We expect to see the amount of I/O performed by the system to be the major influencing factor for resource reuse and re-schedulability. In a static allocation experiment , we found that for computation only, the subscription of resources can exceed 90%. Blocking I/O calls and higher priority interrupts influence the execution queue. Software could be optimized for quasi-static execution , reducing branching conditions and making the resulting execution time variations dependent only on system and I/O delays. Scheduling tasks on the same resources, we expect a higher number of re-allocations and resource depletion, Fig. 2. How much these effects account for and possible orchestration consequences in an industrial real study case are hard to predict and open for future study.

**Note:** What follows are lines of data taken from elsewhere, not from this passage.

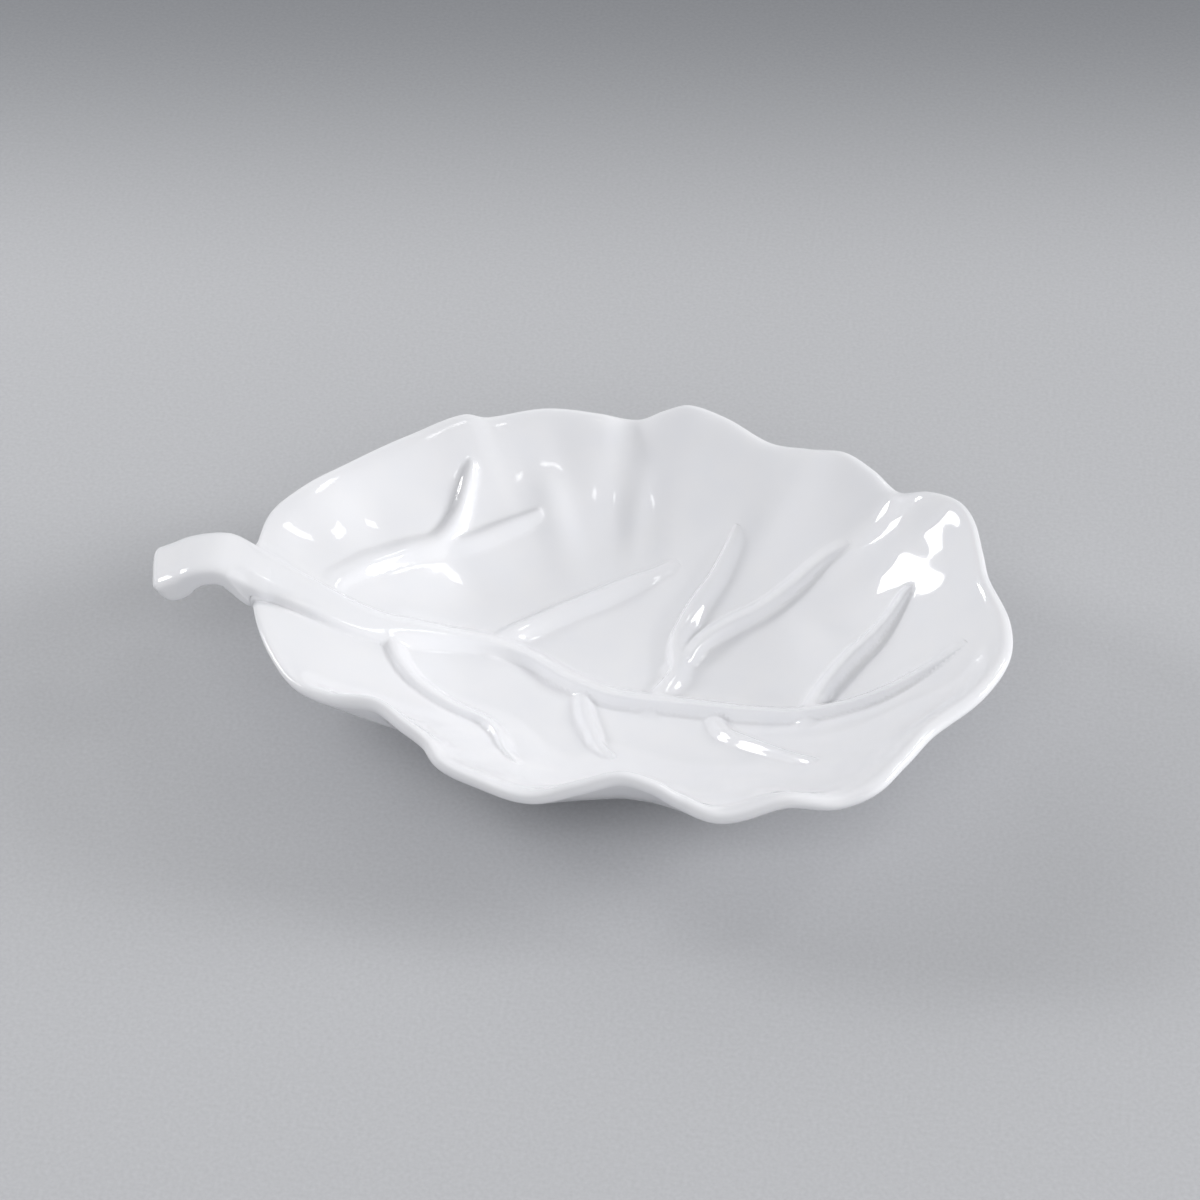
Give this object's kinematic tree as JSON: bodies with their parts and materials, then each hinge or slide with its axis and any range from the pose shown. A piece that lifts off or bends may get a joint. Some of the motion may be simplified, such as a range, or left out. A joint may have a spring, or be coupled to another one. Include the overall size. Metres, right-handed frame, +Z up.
{
  "type": "leaf shaped plate",
  "caption": "Leaf shaped serving dish of white glazed ceramic with a wavy rim, raised veins inside, a curled stalk as its handle and an oval foot ring.",
  "frame": {"origin": "on the table under the middle of the dish's box, seen from above, stalk included", "axes": "+X along the leaf from the stalk to the tip, +Y to the side with more veins, +Z up out of the bowl"},
  "size_m": [0.2508, 0.1646, 0.0509],
  "materials": {
    "glaze": "glossy",
    "biscuit": "matte"
  },
  "bodies": {
    "root": {"blade": "glaze", "foot_ring": "biscuit", "stem_handle": "glaze", "midrib": "glaze", "back_vein_1": "glaze", "back_vein_1_branch": "glaze", "back_vein_2": "glaze", "back_vein_3": "glaze", "back_vein_3_branch": "glaze", "back_vein_4": "glaze", "front_vein_1": "glaze", "front_vein_2": "glaze", "front_vein_3": "glaze"}
  },
  "joints": []
}
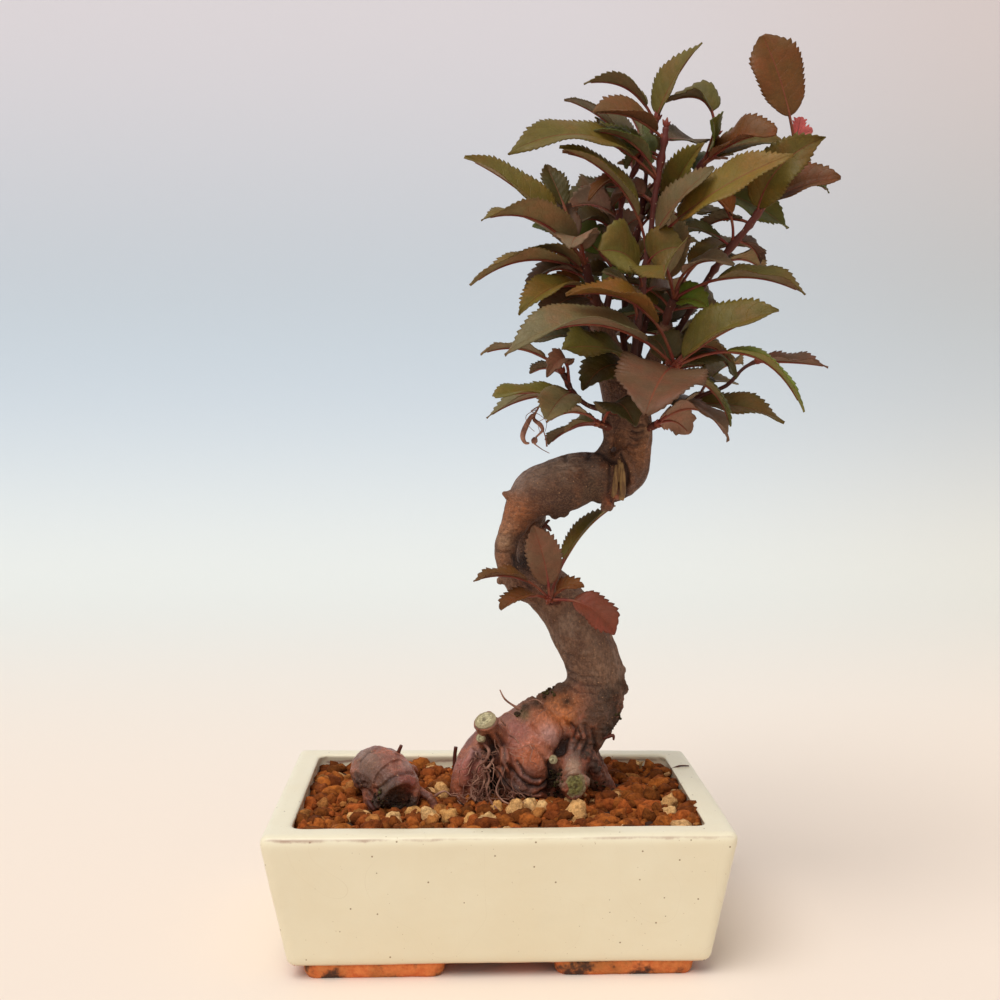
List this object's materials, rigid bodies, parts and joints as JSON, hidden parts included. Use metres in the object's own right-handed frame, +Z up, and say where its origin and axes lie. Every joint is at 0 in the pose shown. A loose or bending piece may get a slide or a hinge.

Using dynamic, probabilistic resource allocation and scheduling, our orchestration approach addresses the demand for economic real-time capable computing. Mixed criticality applications prepare environments for shared execution of tasks with different priorities, enabling us to exploit this variety to bridge peak demands for hard real-time tasks. The resulting resource savings reduce installation, operation and maintenance costs of smart industrial plants, leveraging the use of virtualization technologies for industrial control applications. However, unpredictability of I/O and operating system fluctuations make it hard to estimate the variability and impact in real use cases. Future work will explore application to industrial automation use cases, obtainable savings and the difference in impact between synthetic and real use cases. We will further explore additional orchestration algorithms for non-deadline scheduled tasks and their efficiency.